Rapid heating and cooling of the tire hardens it. You’re accelerating the heat cycle. It’s not about starting the tire colder so keep it from overheating. You actually harden paint the same way. I bake every layer of paint at about 130°F and then cool it with a fan. Helps accelerate the evaporation of the solvents and allows much quicker dry time.

Paul’s point about the very short time between sessions is probably the situation in this particular instance. You don’t want to carry over the residual heat into the next session and accumulate heat in the tire, effectively leading it to overheat by the second or third session.

Semi-related, but we ran tire warmers for a fun race once when it was about 30°F out. Super-heated the tires up, and then set the pressures. They lost about 3 psi just pushing to the grid, our out lap was the fastest, and the tires cooled and got progressively slower every lap. Came in and the tires had lost about 7 pounds of pressure over the course of the session just from the temperature differential.

2 Likes

Seems like this process would play hell on setting your tire pressures at the start of the next run. Since temperature affects pressure, you are effectively lowering the starting pressure. From my understanding of setting tire pressures, the lower the starting pressure means the tire takes longer to come up to temp and ideal grip. Good for a long Main.
Conversely the higher the starting pressure, the faster the tires come up to temp and ideal grip, but can fall off/overheat faster. Ideal for short qualifying sessioin.

For an Ice Bath to work effectively, you would have to have the tire’s temperature and pressure at a known value prior to chilling them, as well as a target temp/pressure to stop cooling them or when they begin to warm up they will be out of their working window.

Also, with only 15 minutes between sessions would the tires have enough time to come up to ambient temp before hitting the track again? I guess if it just a quick shock, then they would not be as affected as if they were giving a longer soak. Otherwise you might damage the sidewalls from running the tire underinflated at the start.

Just some thoughts from dealing with Cars and Weather Changes. Its always a head ache when the air temp drops and everyone comes in panicking because their low tire light came on.

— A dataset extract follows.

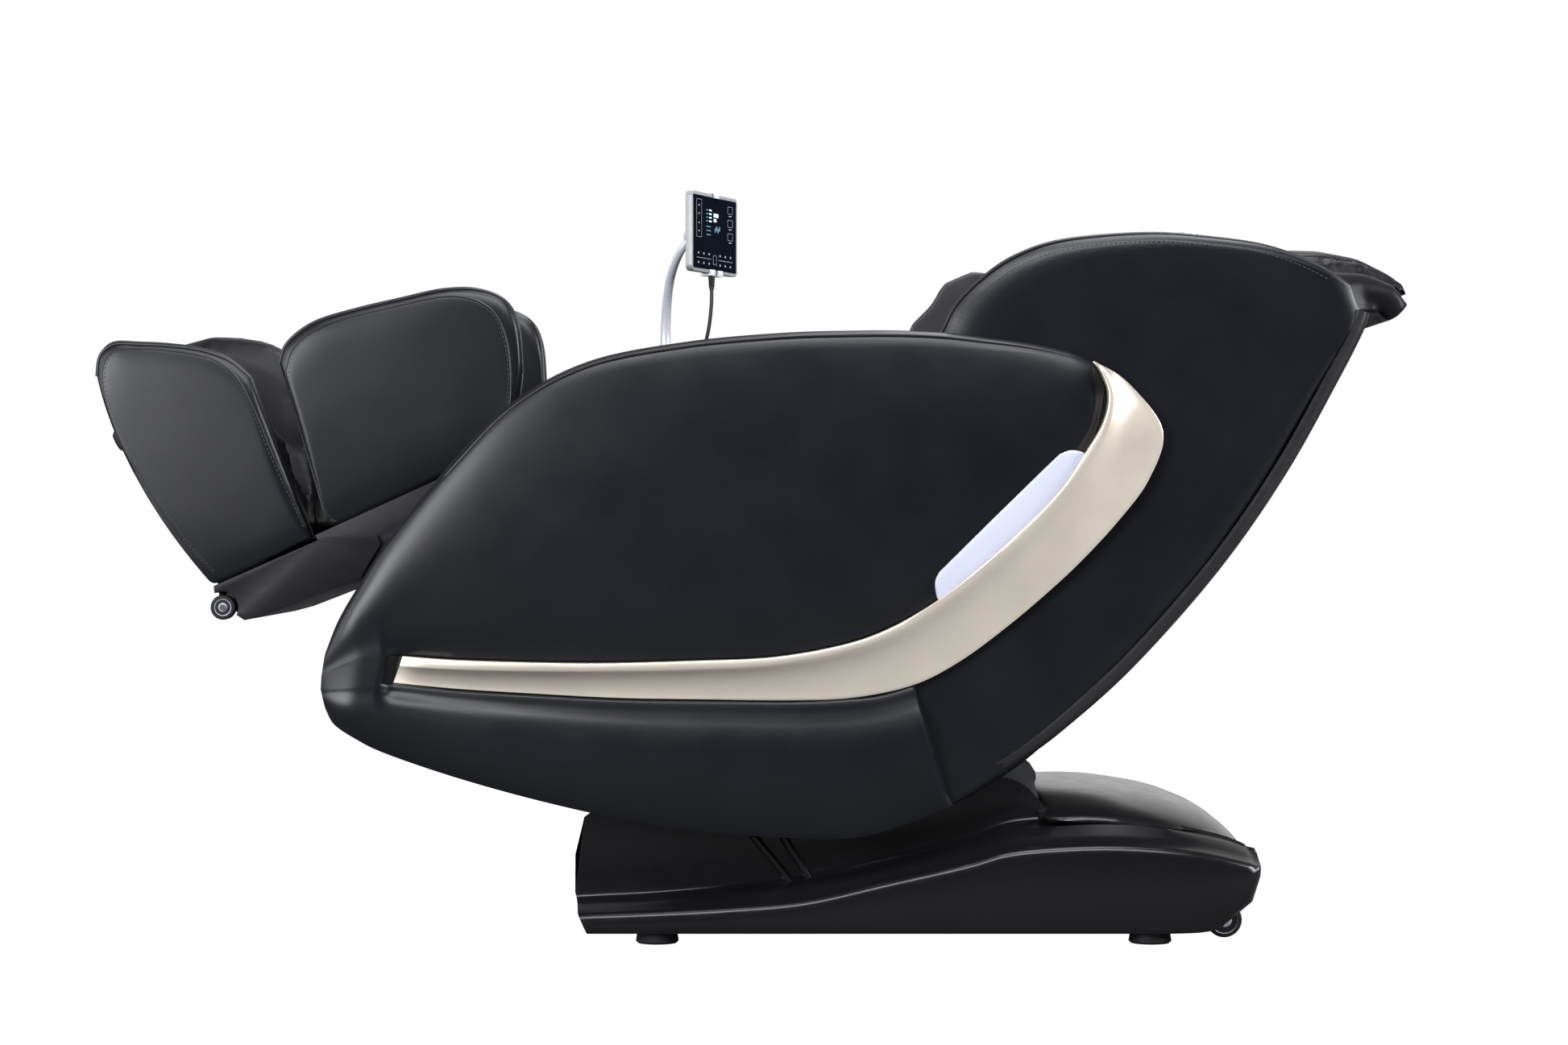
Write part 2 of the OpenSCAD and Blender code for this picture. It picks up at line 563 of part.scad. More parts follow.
module seat_cushion() {
    top = curve([[-326, 672], [-322, 704], [-300, 722], [-250, 720], [-150, 672], [-20, 606], [80, 556],
        [130, 530], [146, 500]], 1);
    under = [[-322, 641], [-318, 639.5], [-300, 632], [-250, 611], [-150, 569], [-20, 515], [80, 473],
        [130, 452.5], [140, 448.5]];
    ys = [1, 0.97, 0.86, 0.66, 0.6, 0.3, 0, -0.3, -0.6, -0.66, -0.86, -0.97, -1];
    rise = [-34, -8, 8, 0, -9, 1, 3, 1, -9, 0, 8, -8, -34];
    half = plate_in - 8;
    front = [for (i = [0 : len(top) - 1]) [for (j = [0 : 12]) let (k = ease(i / 2) * ease((8 - i) / 2),
        p = top[i] + [0, rise[j] * (0.3 + 0.7 * k)]) [p[0], half * ys[j], p[1]]]];
    back = [for (i = [0 : len(top) - 1]) [for (j = [0 : 12]) [under[i][0], half * ys[j], under[i][1]]]];
    color("#25262b") skin(front, back);
}

module belly_pan() {
    path = curve([[-338, 566], [-150, 432], [60, 322], [200, 276]], 3);
    color("#17171a") difference() {
        slab(strip(path, -4), -plate_in, plate_in);
        // Slots let the air for the pump through
        for (i = [-3 : 3]) translate([-60, i * 60 - 5, 335]) cube([70, 10, 60]);
    }
}

// ---- Backrest ------------------------------------------------------------

// The massage track runs straight behind the cushion; its frame has X along the track
track_foot = [300, 455];
track_angle = 37.5;
track_len = 530;
track_w = 14;
track_y = 120;
track_z = -60;
carriage_at = 88;
module in_track() {
    translate([track_foot[0], 0, track_foot[1]]) rotate([0, -track_angle, 0]) children();
}

// Rear line of the backrest from the head down to the hip
rear_line = curve([[820, 846], [812, 822], [780, 759], [708, 630], [618, 501], [504, 372],
    [408, 286], [349, 243], [318, 226]], 2);
shell_side = 18;

module back_frame() {
    plate = [[-140, -14], [-128, 8], [-108, 14], [-70, -12], [-20, -40], [500, -40], [500, -72],
        [0, -72], [-80, -58], [-132, -46]];
    color("#3a3b3e") difference() {
        in_track() {
            slab_pair(plate, rail_in, rail_out);
            for (x = [-40, 480]) translate([x, -rail_out, track_z - 14]) cube([20, 2 * rail_out, 14]);
            for (s = [-1, 1]) translate([-40, s * (track_y + track_w / 2) - track_w / 2, track_z])
                cube([track_len + 10, track_w, track_w]);
            // Spacers carry the side wings
            for (x = [170, 300, 430]) bar_pair([x, -56], 24, rail_out - 1, wing_in_top);
        }
        bar_pair(back_pivot, back_pin_d - 4, rail_in - 1, rail_out - 3);
    }
    // Pivot pins that turn in the side plates of the seat frame
    color("#8d9096") {
        bar_pair(back_pivot, back_pin_d, rail_out - 4, plate_out + 1);
    }
}

module back_shell() {
    ys = [wing_out, wing_out - 1, wing_out - 10, wing_out - 46, 150, 0, -150, -wing_out + 46,
        -wing_out + 10, -wing_out + 1, -wing_out];
    fold = [[0, -3], [150, -2], [wing_out - 46, 0], [wing_out - 10, 2.5], [wing_out - 1, 10],
        [wing_out, shell_side]];
    path = rear_line;
    grid = function (d) [for (i = [0 : len(path) - 1]) let (n = inward(path, i)) [for (y = ys) let (
        p = path[i] + n * (max(lookup(abs(y), fold), 0) + d)) [p[0], y - sign(y) * min(d, abs(y)), p[1]]]];
    color("#1d1d20") difference() {
        skin(grid(0), grid(cover_wall + 1));
        // The lower end is cut out between the sides, round the seat frame and its posts
        translate([300, -inner_wall - 15, 200]) cube([96, 2 * inner_wall + 30, 100]);
    }
}

// Front and top edge of the side wings
wing_edge = curve([[192, 174], [150, 262], [124, 371], [150, 500], [188, 650], [216, 780],
        [243, 824], [262, 860], [298, 896], [343, 926], [407, 947], [515, 956], [600, 951], [680, 939],
        [745, 915], [790, 888]], 2);

module back_wing(side) {
    front = wing_edge;
    middle = curve([[228, 186], [262, 262], [300, 371], [340, 450], [395, 545], [440, 640],
        [470, 680], [495, 715], [525, 745], [560, 770], [600, 800], [650, 826], [690, 840], [735, 850],
        [775, 858], [798, 864]], 2);
    rear = curve([[259, 191], [300, 238], [350, 264], [398, 300], [450, 344], [500, 390],
        [535, 425], [570, 465], [600, 502], [630, 545], [660, 590], [690, 638], [725, 700], [758, 760],
        [785, 810], [805, 848]], 2);
    vs = [0, 0.04, 0.3, 0.7, 0.97, 1];
    edge = [14, 4, 0, 0, 6, 12];
    n = len(front) - 1;
    face = function (outer) [for (i = [0 : n]) [for (j = [0 : 5]) let (
        p = bent(front[i], middle[i], rear[i], vs[j]), close = min(ease((i + 1) / 3), ease((n - i + 1) / 3)),
        low = 1 - ease((p[1] - 470) / 80))
        [p[0], outer ? -wing_out + edge[j] + (1 - close) * 8 : -mix(wing_in_top, wing_in_low, low), p[1]]]];
    color("#25262b") sided(side) skin(face(true), face(false));
}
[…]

Experience tells me I’d be worried about shrinkage . . .

1 Like

Resurrecting this thread. Found the article, might give it a try this summer when it’s stupid hot in the desert. Maybe a 5 gallon bucket with some water and towels.

image

I know some serious/competitive autocrossers use simple garden pump sprayers to cool their tires with water between runs on hot days. Maybe the same tool could be used if you wanted to cool your kart tires.